All material below is to be reproduced exactly.

- _RECORDS SUPPLIED_:
=======
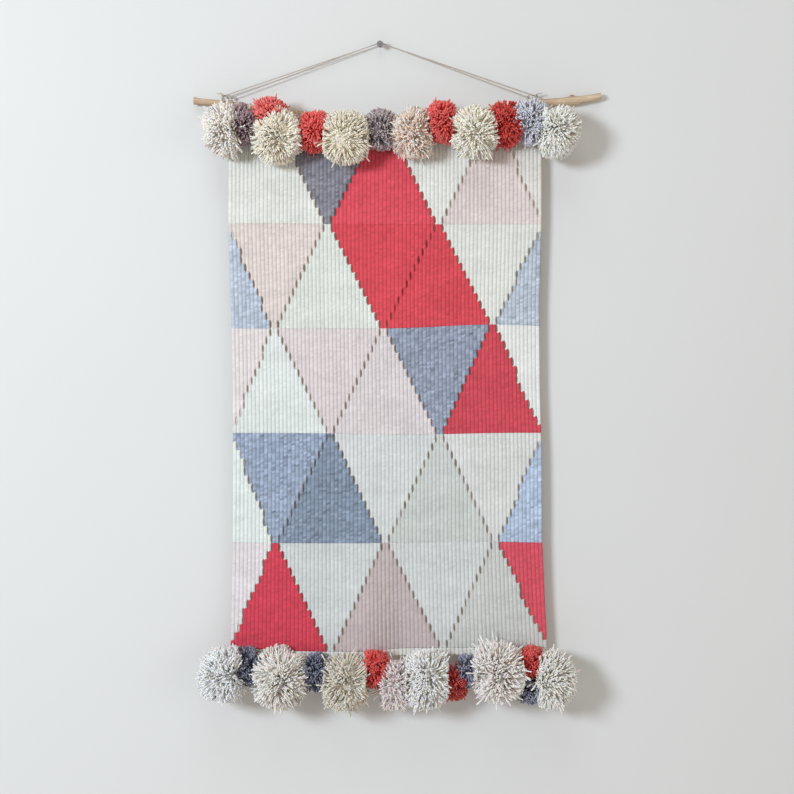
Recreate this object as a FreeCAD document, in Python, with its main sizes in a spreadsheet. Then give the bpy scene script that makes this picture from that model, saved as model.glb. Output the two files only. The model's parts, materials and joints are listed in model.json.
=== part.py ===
"""Woven wall hanging: a striped-rib tapestry on a stick, hung by a doubled cord from one nail.

Millimetres. The origin is on the nail's axis where the nail enters the wall: X to the right,
Y into the wall, Z up. Every size is a cell of the spreadsheet "Sizes"; the lists below say
which warp each block of weave stops at and which yarn it is woven in.
"""
import FreeCAD, Part

import math
import os

APP = FreeCAD
doc = APP.newDocument("wall_hanging")
sheet = doc.addObject("Spreadsheet::Sheet", "Sizes")

SIZES = {
    # nail
    "shank_radius": 1.1, "shank_bury": 22.0,
    "nail_radius": 1.3, "nail_proud": 10.0,
    "nail_head_radius": 3.4, "nail_head_thick": 1.4,
    # hanging cord
    "cord_radius": 0.6, "cord_clear": 0.35,
    "cord_a_out": 5.2, "cord_b_out": 6.8,
    "cord_a_left": 174.0, "cord_a_right": 173.0,
    "cord_b_left": 164.5, "cord_b_right": 163.5,
    "wrap_radius": 6.2, "wrap_half_width": 1.8, "knot_radius": 2.1, "knot_sink": 0.2,
    # stick
    "stick_out": 6.8, "stick_pivot_drop": 66.3,
    "stick_low_drop": 82.5, "stick_low_across": -1.0, "stick_sag": 17.5, "stick_sag_reach": 175.0,
    "stick_nub_radius": 3.4, "stick_nub_across": 212.0, "stick_nub_drop": 59.4,
    # weave
    "weave_left": 165.0, "weave_front": 16.0, "weave_thick": 4.0,
    "warp_pitch": 4.34, "warp_radius": 0.6, "slit_gap": 0.8, "fold_gap": 0.5,
    "weave_top": 83.0, "header_height": 4.0, "hem_height": 7.4, "level_count": 13,
    "height_1": 117.2, "height_2": 114.4, "height_3": 115.0, "height_4": 121.0, "height_5": 115.5,
    # warp loops over the stick
    "loop_radius": 0.6, "loop_bend": 6.0, "loop_lift": 0.5,
    "loop_front_out": 14.0, "loop_back_out": 11.3, "loop_back_drop": 95.0,
    # pom-poms
    "pom_clear": 0.4, "pom_rise": 0.55, "pom_side_gap": 0.7, "pom_room": 80.0,
}

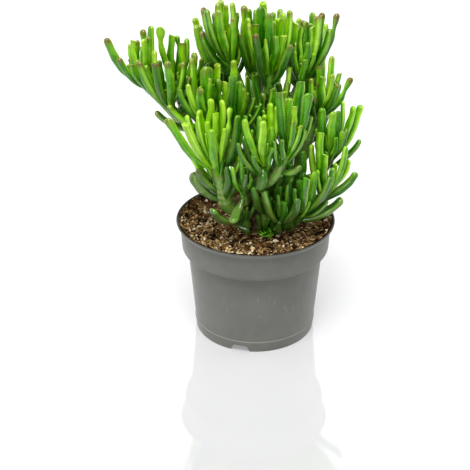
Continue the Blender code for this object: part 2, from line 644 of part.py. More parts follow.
=======
- _RESPONSE FOR THIS EXERCISE_:
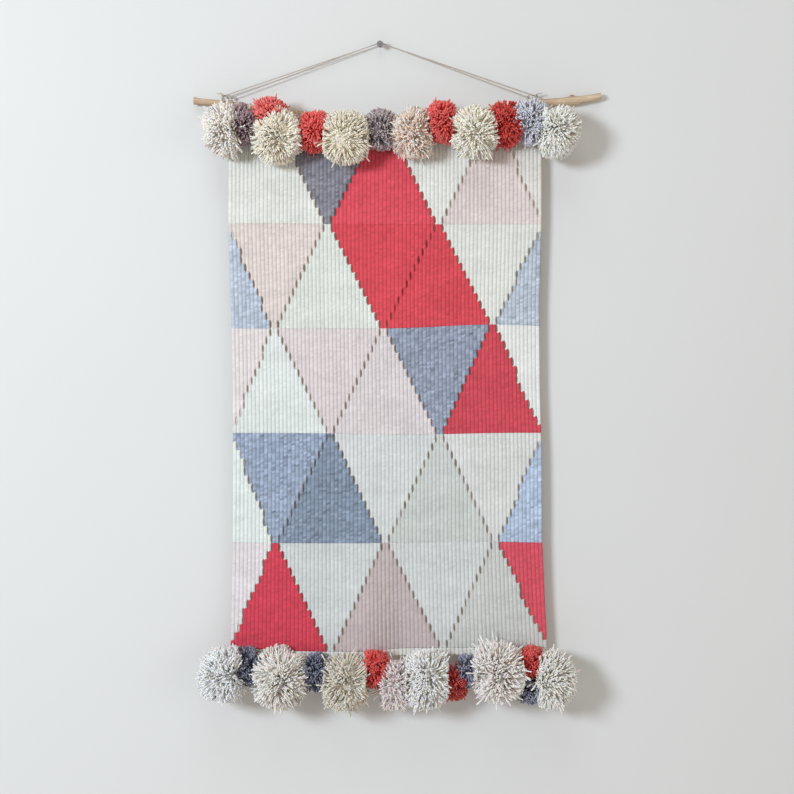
Recreate this object as a FreeCAD document, in Python, with its main sizes in a spreadsheet. Then give the bpy scene script that makes this picture from that model, saved as model.glb. Output the two files only. The model's parts, materials and joints are listed in model.json.
=== part.py ===
"""Woven wall hanging: a striped-rib tapestry on a stick, hung by a doubled cord from one nail.

Millimetres. The origin is on the nail's axis where the nail enters the wall: X to the right,
Y into the wall, Z up. Every size is a cell of the spreadsheet "Sizes"; the lists below say
which warp each block of weave stops at and which yarn it is woven in.
"""
import FreeCAD, Part

import math
import os

APP = FreeCAD
doc = APP.newDocument("wall_hanging")
sheet = doc.addObject("Spreadsheet::Sheet", "Sizes")

SIZES = {
    # nail
    "shank_radius": 1.1, "shank_bury": 22.0,
    "nail_radius": 1.3, "nail_proud": 10.0,
    "nail_head_radius": 3.4, "nail_head_thick": 1.4,
    # hanging cord
    "cord_radius": 0.6, "cord_clear": 0.35,
    "cord_a_out": 5.2, "cord_b_out": 6.8,
    "cord_a_left": 174.0, "cord_a_right": 173.0,
    "cord_b_left": 164.5, "cord_b_right": 163.5,
    "wrap_radius": 6.2, "wrap_half_width": 1.8, "knot_radius": 2.1, "knot_sink": 0.2,
    # stick
    "stick_out": 6.8, "stick_pivot_drop": 66.3,
    "stick_low_drop": 82.5, "stick_low_across": -1.0, "stick_sag": 17.5, "stick_sag_reach": 175.0,
    "stick_nub_radius": 3.4, "stick_nub_across": 212.0, "stick_nub_drop": 59.4,
    # weave
    "weave_left": 165.0, "weave_front": 16.0, "weave_thick": 4.0,
    "warp_pitch": 4.34, "warp_radius": 0.6, "slit_gap": 0.8, "fold_gap": 0.5,
    "weave_top": 83.0, "header_height": 4.0, "hem_height": 7.4, "level_count": 13,
    "height_1": 117.2, "height_2": 114.4, "height_3": 115.0, "height_4": 121.0, "height_5": 115.5,
    # warp loops over the stick
    "loop_radius": 0.6, "loop_bend": 6.0, "loop_lift": 0.5,
    "loop_front_out": 14.0, "loop_back_out": 11.3, "loop_back_drop": 95.0,
    # pom-poms
    "pom_clear": 0.4, "pom_rise": 0.55, "pom_side_gap": 0.7, "pom_room": 80.0,
}

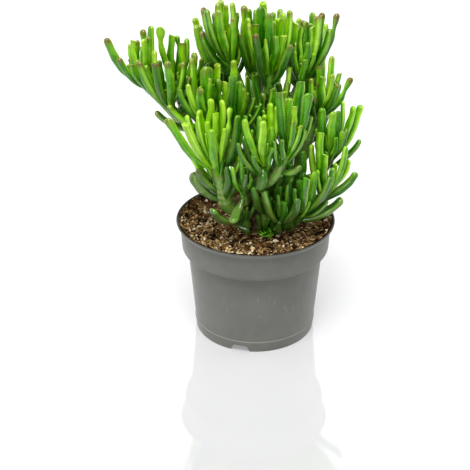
Continue the Blender code for this object: part 2, from line 644 of part.py. More parts follow.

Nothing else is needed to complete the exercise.